Scientists study storm and pollution links

A team of 20 scientists from the UK has joined an international fact finding mission to try and discover what causes severe storms and extreme flooding in hilly areas.

Scientists are studying the cause of floods and sudden storms

Scientists are studying the cause of floods and sudden storms

Weather scientists from the National Centre for Atmospheric Science (NCAS) have joined colleagues from universities, research centers, and meteorological offices in seven other countries at a base in the mountains of the Black Forest in Germany as part of the Convective and Orographically-induced Precipitation Study (COPS).

Using state-of-the-art research aircraft and an airship, the UK team will study storm clouds and how rain forms.

The scientists will have an on-board laboratory in which to study how air gets rapidly swept up into the atmosphere to form large storm clouds, measure their composition and identify the particles that form the rain.

They hope this will determine if man-made pollution is playing a part in the formation of the rain.

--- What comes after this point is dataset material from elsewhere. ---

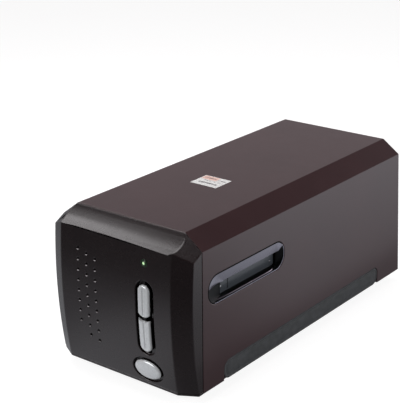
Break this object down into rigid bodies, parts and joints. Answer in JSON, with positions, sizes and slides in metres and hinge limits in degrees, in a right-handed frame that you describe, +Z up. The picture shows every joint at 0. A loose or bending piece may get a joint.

For the NCAS, Professor Alan Blyth, who is heading the team of scientists from the universities of Leeds, Manchester, Reading and Salford, said the project presented a unique opportunity to address a scienctific problem specific to the UK, that of understanding how and why severe flooding occurs in some areas and not others.

He said: "We have such variable terrain in the UK, such as hilly, flat, coastal, and riverine, and it is critical that we understand what happens to the weather in these areas and correctly represent it in weather forecasting models."

Professor Stephen Mobbs, from the NCAS, added: "Climate change predictions suggest stormy times ahead for the UK and flooding, as we know, costs lives and devastation.

"Results from this critical study will feed directly into the Met Offices weather forecasting models to improve predictions at localised levels in the UK".